The Book of Mormon, on the other hand, was the pipe dream of a single charismatic and possibly psychotic con man in the 1820s, a dude who knew the Bible pretty well and also had access to and probably plagiarized at least one other contemporary publication purporting to explain the relationship between American Indians, Negroes, and white people, tying the destiny of the Europeans in America together with that of the Israelites. That work, by the way, was called View of the Hebrews, written by another guy named Smith, no relation. What he was smoking, Christ only knows.

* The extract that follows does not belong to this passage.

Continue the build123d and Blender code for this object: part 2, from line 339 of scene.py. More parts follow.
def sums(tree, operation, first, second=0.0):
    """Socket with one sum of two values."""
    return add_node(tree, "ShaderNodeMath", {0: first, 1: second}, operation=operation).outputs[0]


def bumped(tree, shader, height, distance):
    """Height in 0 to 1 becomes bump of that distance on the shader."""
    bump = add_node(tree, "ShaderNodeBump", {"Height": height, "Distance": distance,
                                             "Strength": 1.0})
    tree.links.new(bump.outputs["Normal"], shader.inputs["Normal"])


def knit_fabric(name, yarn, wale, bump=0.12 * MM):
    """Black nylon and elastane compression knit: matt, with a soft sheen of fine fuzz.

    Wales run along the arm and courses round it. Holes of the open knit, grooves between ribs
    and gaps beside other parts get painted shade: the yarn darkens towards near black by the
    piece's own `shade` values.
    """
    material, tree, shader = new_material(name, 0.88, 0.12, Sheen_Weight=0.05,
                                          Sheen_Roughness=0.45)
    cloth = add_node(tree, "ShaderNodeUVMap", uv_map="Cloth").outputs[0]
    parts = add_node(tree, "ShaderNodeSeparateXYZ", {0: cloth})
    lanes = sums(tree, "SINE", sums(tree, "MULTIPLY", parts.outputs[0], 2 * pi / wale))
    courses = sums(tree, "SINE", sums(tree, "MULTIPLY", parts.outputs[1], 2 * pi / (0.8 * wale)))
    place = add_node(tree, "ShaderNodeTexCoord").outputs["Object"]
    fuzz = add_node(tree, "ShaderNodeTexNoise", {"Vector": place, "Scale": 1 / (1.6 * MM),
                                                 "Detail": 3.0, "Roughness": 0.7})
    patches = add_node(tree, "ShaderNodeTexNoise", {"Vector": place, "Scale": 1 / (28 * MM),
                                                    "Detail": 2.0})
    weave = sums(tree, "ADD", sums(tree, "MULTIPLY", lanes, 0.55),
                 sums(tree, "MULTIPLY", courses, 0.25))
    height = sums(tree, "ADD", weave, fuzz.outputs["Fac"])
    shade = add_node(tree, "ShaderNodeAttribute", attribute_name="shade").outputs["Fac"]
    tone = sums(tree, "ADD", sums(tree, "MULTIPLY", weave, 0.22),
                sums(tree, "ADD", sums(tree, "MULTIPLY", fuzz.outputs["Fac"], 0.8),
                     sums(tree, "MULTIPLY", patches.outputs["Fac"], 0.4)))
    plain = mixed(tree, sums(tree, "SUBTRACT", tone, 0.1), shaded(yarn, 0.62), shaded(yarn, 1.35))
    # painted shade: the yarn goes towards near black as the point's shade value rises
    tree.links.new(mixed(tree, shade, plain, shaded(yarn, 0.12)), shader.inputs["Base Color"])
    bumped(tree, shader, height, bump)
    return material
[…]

Okay, no big deal really. Several other religions were invented in the U.S. during the 19th century. People were churning this stuff out the way they grind out self-help books and serial killer detective mysteries today. Spiritualism, Theosophy, Christian Science, Jehovah's Witnesses, Seventh Day Adventism. This was the time of what's called the Second Great Awakening, and some awakenings were weirder than others. But what's always amazed and impressed me about Joseph Smith and the Mormons is how quickly and efficiently they seem to have done their thing. Everyone has heard of that parlor game where people sit in a circle and someone whispers a sentence into the ear of the person to their right, and that person does the same, and when it gets all the way around the room the sentence has taken on a life of its own, bearing almost no resemblance to the original. Well that's how I imagine the origins of the Bible to be, for the most part--far removed from whatever thin underpinnings, factual or fanciful, there might have been at some point.

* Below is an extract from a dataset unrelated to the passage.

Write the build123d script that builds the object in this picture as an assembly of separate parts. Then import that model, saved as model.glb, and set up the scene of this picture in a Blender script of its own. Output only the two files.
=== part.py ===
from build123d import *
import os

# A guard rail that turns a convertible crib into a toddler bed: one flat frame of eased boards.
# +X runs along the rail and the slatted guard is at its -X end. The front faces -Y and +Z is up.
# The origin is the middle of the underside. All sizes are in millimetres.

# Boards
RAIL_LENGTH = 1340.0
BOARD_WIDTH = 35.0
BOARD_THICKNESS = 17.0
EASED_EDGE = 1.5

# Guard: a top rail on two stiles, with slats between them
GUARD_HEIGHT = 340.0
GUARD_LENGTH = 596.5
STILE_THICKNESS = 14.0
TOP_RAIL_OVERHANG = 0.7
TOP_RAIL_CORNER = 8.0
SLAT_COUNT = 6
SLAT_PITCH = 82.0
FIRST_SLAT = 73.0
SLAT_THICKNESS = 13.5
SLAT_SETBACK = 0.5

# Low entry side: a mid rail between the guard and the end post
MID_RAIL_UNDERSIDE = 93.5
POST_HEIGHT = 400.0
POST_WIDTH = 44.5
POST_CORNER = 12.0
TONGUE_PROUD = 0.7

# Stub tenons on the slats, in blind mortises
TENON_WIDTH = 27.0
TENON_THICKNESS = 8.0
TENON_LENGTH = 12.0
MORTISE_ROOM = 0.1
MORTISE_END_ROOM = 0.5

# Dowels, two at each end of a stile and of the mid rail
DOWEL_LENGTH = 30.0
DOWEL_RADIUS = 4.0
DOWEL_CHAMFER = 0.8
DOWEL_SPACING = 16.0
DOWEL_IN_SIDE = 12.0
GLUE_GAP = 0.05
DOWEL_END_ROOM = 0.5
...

But the Book of Mormon was cooked up according to this unique recipe: take the Bible, add isolation on a farm in upstate New York, a general nationwide yearning for mumbo jumbo, some graphomania, a good ear for the cadences of the King James Version, and bingo! you've got a new religion. All written down by a guy who combined the imagination of H.G. Wells and Jules Verne with the brashness and flimflammery of the Wizard of Oz. Well, I could go on criticizing the Mormons all day, but others have been doing that more effectively than I from the beginning, even to the point of lynching Joseph Smith down in Illinois. And really, given all the other religious silliness out there, taking the Mormons too seriously or too much to task is a little like writing a PhD. dissertation comparing Bugs Bunny favorably to Sponge Bob. (I'll bet that's already being done somewhere.)

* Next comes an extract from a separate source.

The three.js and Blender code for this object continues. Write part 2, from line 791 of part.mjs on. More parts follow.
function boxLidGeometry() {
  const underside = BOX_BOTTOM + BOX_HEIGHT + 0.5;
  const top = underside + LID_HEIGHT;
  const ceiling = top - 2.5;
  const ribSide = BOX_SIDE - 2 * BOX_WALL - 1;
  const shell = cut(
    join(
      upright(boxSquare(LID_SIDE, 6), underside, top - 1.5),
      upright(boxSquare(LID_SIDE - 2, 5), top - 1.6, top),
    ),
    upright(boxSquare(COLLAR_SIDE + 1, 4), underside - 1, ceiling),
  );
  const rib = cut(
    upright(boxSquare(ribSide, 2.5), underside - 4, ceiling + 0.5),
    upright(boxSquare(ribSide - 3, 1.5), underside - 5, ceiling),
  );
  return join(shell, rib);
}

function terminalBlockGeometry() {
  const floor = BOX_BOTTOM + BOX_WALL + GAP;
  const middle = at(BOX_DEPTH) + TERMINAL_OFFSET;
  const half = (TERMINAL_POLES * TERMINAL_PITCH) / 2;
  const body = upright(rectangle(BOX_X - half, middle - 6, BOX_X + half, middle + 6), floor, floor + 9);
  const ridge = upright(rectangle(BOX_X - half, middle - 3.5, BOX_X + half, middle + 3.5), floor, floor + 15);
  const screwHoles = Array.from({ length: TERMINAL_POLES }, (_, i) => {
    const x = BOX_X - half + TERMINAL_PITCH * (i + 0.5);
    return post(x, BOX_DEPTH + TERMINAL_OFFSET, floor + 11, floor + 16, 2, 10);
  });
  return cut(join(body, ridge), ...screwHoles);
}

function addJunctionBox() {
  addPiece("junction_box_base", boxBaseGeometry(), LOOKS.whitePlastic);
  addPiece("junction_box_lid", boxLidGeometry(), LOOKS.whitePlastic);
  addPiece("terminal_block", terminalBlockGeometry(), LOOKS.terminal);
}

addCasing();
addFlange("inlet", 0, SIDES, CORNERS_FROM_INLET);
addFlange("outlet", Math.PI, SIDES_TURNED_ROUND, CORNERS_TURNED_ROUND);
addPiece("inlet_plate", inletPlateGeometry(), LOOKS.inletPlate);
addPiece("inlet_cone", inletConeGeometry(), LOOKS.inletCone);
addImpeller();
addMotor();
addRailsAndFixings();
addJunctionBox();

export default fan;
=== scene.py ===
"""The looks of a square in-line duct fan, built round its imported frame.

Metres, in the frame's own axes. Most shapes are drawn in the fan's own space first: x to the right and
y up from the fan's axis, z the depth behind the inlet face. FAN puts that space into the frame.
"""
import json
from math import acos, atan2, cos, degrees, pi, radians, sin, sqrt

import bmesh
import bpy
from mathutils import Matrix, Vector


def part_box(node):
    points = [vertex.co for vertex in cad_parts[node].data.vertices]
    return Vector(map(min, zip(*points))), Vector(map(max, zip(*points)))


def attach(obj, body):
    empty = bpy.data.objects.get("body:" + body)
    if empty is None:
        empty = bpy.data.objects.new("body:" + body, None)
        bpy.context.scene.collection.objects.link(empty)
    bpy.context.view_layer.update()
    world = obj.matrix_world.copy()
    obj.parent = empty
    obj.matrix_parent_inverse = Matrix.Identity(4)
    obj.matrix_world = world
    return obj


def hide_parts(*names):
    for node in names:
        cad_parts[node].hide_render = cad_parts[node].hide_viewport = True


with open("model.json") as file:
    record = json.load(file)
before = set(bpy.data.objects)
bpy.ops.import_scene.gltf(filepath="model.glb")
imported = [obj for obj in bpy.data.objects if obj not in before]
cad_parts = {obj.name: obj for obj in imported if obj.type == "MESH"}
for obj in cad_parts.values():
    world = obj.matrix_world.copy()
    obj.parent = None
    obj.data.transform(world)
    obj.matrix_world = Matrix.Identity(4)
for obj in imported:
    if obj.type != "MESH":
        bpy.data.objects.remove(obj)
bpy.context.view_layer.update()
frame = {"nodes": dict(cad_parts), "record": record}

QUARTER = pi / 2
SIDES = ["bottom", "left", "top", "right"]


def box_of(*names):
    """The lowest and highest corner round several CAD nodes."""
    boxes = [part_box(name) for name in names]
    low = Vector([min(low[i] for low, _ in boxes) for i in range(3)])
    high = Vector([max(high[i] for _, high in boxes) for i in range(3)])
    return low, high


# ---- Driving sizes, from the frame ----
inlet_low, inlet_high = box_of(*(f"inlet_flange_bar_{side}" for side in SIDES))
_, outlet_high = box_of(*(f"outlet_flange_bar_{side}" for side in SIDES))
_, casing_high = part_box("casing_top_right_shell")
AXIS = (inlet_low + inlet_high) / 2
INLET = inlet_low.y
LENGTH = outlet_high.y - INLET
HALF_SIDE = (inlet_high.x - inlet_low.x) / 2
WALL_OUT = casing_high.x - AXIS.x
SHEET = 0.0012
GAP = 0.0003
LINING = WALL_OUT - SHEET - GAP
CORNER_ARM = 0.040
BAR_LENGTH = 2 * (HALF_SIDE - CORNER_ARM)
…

Which leaves me at the Motel 6 in Nephi, where I awoke the morning after the blizzard, scraped the ice off my windows, and hopped back on the highway, heading up to Mormon central, Salt Lake City. I got there at about noon and went straight to the Utah state capitol building, which sits high on a hill at the north end of the city. Like most capitols it was built when labor and materials were a lot cheaper than they are today, but even so very little expense seems to have been spared. Big neoclassical/federal/beaux arts style building--nice marble, nice alabaster, nice wood, nice murals. State capitols are always free and open to the public, each state's nod in the direction of transparency in government. Ironically, the day I got to the Utah state house the second floor just below the house chamber was jammed with picketers protesting a bill that had just been passed curtailing the state Freedom of Information law.
After breezing through the capitol I drove down to Temple Square. This is a huge piece of real estate on which are located various buildings essential to the Mormons, who founded this state. Brigham Young's house, the multi-story denominational headquarters, the Mormon Tabernacle, and the Mormon Temple, to name just some of them. The Temple, pictured above, is closed to all but card-carrying Mormons and open to them only by prior arrangement. But the Tabernacle, where the famous choir sings, is open to the public, and I went in. It's a domed building that from the outside, with its rounded two-story oval roof, looks like a small sports venue. Inside it's obviously a church, and a pretty old one at that. A guide suggested I go into the welcome center to look at a scale model of the Temple showing the rooms inside and all that. I did so, but was assailed at every hand by young women, calling themselves Sisters, who kept asking me if they could help me or give me any information about the Latter Day Saints. It's part of their missionary work, they explained, to serve as greeters and hostesses. They were a little annoying, but meant well. I politely declined their offers of assistance, knowing the questions I wanted to ask them wouldn't be appropriate. Like how, in two thousand fucking eleven, could anyone in the so-called First World believe any of this claptrap, much less wish to devote themselves to it? To consign themselves to a life of funny underwear and no coffee or tobacco or booze and maybe being one of several wives of some old west-style patriarch? Lord have mercy.
By the middle of the afternoon I'd left Salt Lake City and was climbing the breathtaking mountains toward Wyoming. Already the terrain was beginning to widen a bit and flatten. High elevations, to be sure, but broader and more spread out. A night in a particularly skeevy motel halfway across Wyoming, then a trip through nothing, past the site of the Teapot Dome oil field, distinguished only by a few mountainous bumps. Eastward I drove, through long stretches of steel gray skies and white undulating buffalo grass, sans buffalo. Wyoming gave way to South Dakota, with more mountains tapering to hills. I suppose they were the Black Hills, but they were white with snow. A quick stop at Wall Drug Store, another motel, this one quite nice, and a last day of driving to get to Minnesota, first crossing the Missouri and entering the prairie.
Driving east from California can be depressing in the best of times, what with the loss of mountains and desert and fascinating rock formations and the increasing flatness of things, but more so when the waiting weather is bleak and cold and hard. In some parts of the east spring is in the air, but not here. When it inevitably happens it will be more than welcome and will make the locals forget the grim Scandinavian doldrums they've been in for the previous six months. For a bit.